- _Exercise requirements_
Return only the lines from the top of the material through the line marked by "return KITS.setdefault((body, mat), Shape())", unaltered.

>> BEGIN Data section

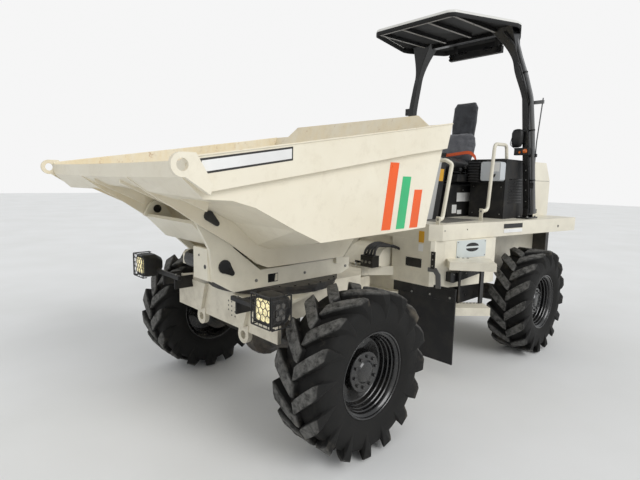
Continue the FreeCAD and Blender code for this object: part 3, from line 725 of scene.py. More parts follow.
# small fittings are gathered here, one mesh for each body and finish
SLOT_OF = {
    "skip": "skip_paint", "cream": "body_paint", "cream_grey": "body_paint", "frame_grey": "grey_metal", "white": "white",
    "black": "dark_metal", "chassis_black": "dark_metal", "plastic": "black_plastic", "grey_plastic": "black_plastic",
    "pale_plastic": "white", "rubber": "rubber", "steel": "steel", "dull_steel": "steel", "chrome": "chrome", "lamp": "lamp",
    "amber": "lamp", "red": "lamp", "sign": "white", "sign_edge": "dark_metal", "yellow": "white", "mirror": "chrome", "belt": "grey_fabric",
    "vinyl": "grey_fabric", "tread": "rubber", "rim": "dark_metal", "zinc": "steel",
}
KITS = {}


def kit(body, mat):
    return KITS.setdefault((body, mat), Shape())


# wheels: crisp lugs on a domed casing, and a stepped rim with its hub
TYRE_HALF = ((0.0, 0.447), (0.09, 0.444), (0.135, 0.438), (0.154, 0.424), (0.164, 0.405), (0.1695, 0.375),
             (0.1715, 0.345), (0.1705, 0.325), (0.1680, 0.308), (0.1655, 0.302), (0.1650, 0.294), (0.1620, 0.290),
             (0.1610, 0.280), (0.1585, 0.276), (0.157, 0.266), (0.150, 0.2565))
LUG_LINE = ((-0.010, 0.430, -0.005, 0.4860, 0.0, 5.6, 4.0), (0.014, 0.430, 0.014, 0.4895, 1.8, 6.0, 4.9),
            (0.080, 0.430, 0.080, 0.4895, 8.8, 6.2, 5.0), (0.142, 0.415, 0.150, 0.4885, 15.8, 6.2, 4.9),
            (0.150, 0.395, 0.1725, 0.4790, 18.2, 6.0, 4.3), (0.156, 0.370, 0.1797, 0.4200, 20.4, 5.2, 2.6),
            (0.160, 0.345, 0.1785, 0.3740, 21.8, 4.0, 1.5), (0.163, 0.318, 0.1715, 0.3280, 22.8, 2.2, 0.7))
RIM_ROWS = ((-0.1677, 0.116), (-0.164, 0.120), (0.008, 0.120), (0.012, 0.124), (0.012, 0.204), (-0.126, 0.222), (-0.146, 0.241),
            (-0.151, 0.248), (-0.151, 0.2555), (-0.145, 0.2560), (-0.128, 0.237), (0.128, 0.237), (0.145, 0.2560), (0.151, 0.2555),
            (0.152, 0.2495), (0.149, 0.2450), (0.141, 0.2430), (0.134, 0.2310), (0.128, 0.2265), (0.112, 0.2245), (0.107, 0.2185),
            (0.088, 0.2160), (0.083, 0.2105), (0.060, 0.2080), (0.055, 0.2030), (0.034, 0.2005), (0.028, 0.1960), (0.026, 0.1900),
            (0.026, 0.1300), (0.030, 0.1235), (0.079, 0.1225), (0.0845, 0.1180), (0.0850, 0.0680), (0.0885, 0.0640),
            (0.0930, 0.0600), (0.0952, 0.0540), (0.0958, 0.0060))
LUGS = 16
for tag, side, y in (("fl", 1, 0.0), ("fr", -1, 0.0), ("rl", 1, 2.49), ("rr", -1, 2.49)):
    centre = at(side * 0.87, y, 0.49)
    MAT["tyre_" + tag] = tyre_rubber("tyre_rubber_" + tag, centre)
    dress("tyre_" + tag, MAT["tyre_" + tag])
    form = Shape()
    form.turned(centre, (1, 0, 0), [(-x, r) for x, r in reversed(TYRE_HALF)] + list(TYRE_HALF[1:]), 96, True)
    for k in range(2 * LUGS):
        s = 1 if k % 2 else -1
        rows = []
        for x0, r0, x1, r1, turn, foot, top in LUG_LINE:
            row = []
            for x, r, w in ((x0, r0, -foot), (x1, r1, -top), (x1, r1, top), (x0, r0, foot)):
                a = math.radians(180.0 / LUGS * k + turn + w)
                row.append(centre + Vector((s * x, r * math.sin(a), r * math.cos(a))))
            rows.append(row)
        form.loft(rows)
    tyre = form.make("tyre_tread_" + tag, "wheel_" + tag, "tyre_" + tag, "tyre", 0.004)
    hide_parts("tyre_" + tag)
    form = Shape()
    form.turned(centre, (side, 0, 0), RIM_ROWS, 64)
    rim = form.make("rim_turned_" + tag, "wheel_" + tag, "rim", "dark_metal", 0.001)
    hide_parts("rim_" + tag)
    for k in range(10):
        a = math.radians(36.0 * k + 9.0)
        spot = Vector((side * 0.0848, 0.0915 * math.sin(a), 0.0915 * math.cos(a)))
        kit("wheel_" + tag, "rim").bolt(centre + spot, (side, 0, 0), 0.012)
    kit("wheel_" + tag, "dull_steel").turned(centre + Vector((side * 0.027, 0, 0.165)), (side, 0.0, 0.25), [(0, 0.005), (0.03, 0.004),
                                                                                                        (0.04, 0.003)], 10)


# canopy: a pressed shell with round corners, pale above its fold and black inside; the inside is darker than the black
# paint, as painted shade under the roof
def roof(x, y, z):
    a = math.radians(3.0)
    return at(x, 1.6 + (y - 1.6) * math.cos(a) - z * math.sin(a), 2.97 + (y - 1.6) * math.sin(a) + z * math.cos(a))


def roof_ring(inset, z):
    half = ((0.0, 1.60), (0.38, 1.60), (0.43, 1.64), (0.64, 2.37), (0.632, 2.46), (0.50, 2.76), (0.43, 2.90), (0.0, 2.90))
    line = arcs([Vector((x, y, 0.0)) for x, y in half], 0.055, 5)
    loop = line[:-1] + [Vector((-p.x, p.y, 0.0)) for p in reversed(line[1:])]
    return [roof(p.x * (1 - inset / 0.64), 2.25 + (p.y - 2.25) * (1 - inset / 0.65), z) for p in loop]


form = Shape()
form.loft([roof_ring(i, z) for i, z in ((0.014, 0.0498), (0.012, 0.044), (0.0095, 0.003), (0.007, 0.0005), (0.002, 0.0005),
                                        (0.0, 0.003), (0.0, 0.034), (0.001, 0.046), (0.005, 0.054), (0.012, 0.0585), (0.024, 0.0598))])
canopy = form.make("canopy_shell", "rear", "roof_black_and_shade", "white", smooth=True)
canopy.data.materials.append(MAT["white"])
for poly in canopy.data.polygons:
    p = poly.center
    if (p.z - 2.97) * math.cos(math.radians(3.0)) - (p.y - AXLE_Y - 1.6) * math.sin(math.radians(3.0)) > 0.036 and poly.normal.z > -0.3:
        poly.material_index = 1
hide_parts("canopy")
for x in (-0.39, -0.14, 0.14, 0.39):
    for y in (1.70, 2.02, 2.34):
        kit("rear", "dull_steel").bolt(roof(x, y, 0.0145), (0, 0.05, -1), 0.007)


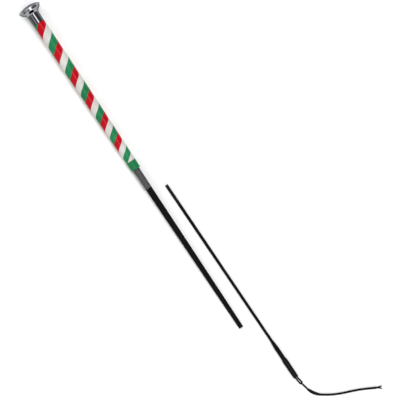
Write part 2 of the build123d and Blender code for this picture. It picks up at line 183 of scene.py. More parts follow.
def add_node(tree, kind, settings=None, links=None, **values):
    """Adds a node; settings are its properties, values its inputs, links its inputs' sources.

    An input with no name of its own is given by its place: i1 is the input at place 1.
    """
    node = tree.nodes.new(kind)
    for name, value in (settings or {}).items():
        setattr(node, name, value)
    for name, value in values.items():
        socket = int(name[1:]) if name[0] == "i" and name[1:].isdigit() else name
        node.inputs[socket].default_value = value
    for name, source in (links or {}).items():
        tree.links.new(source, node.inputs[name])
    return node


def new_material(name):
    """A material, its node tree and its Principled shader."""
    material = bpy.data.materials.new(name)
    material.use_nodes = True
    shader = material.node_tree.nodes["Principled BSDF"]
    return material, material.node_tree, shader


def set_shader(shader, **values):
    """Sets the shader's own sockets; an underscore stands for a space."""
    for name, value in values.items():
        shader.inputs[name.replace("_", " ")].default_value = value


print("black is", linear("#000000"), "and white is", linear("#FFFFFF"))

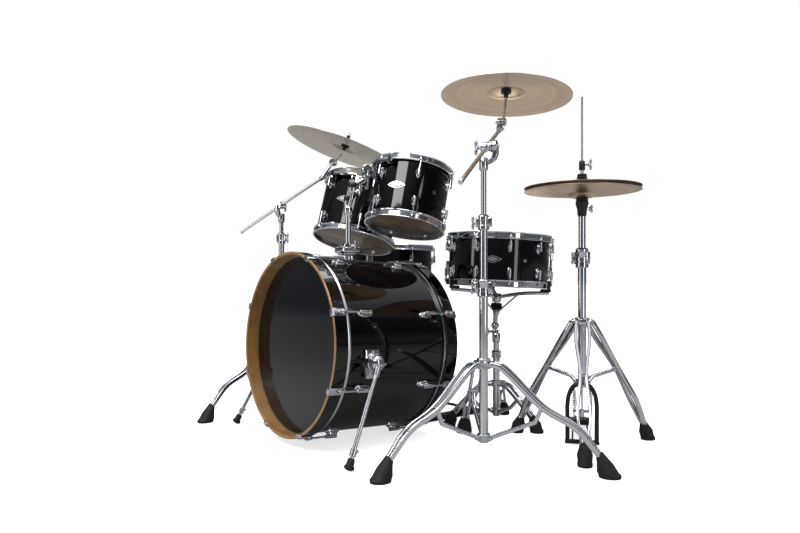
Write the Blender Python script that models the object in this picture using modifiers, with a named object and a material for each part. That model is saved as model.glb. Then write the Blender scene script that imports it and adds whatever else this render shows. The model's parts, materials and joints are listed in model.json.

>> END Data section

- _Complete answer_
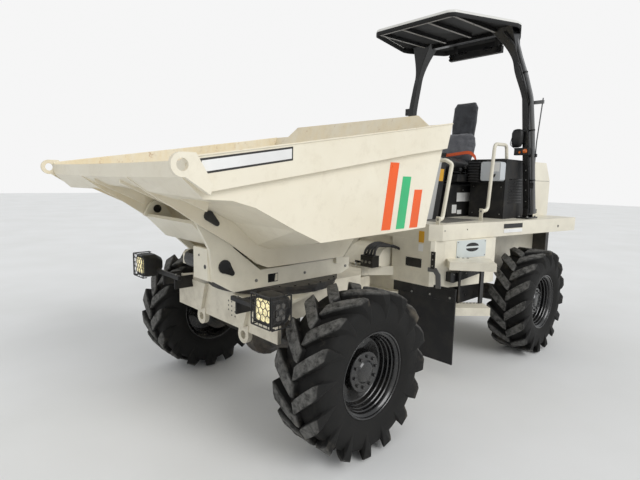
Continue the FreeCAD and Blender code for this object: part 3, from line 725 of scene.py. More parts follow.
# small fittings are gathered here, one mesh for each body and finish
SLOT_OF = {
    "skip": "skip_paint", "cream": "body_paint", "cream_grey": "body_paint", "frame_grey": "grey_metal", "white": "white",
    "black": "dark_metal", "chassis_black": "dark_metal", "plastic": "black_plastic", "grey_plastic": "black_plastic",
    "pale_plastic": "white", "rubber": "rubber", "steel": "steel", "dull_steel": "steel", "chrome": "chrome", "lamp": "lamp",
    "amber": "lamp", "red": "lamp", "sign": "white", "sign_edge": "dark_metal", "yellow": "white", "mirror": "chrome", "belt": "grey_fabric",
    "vinyl": "grey_fabric", "tread": "rubber", "rim": "dark_metal", "zinc": "steel",
}
KITS = {}


def kit(body, mat):
    return KITS.setdefault((body, mat), Shape())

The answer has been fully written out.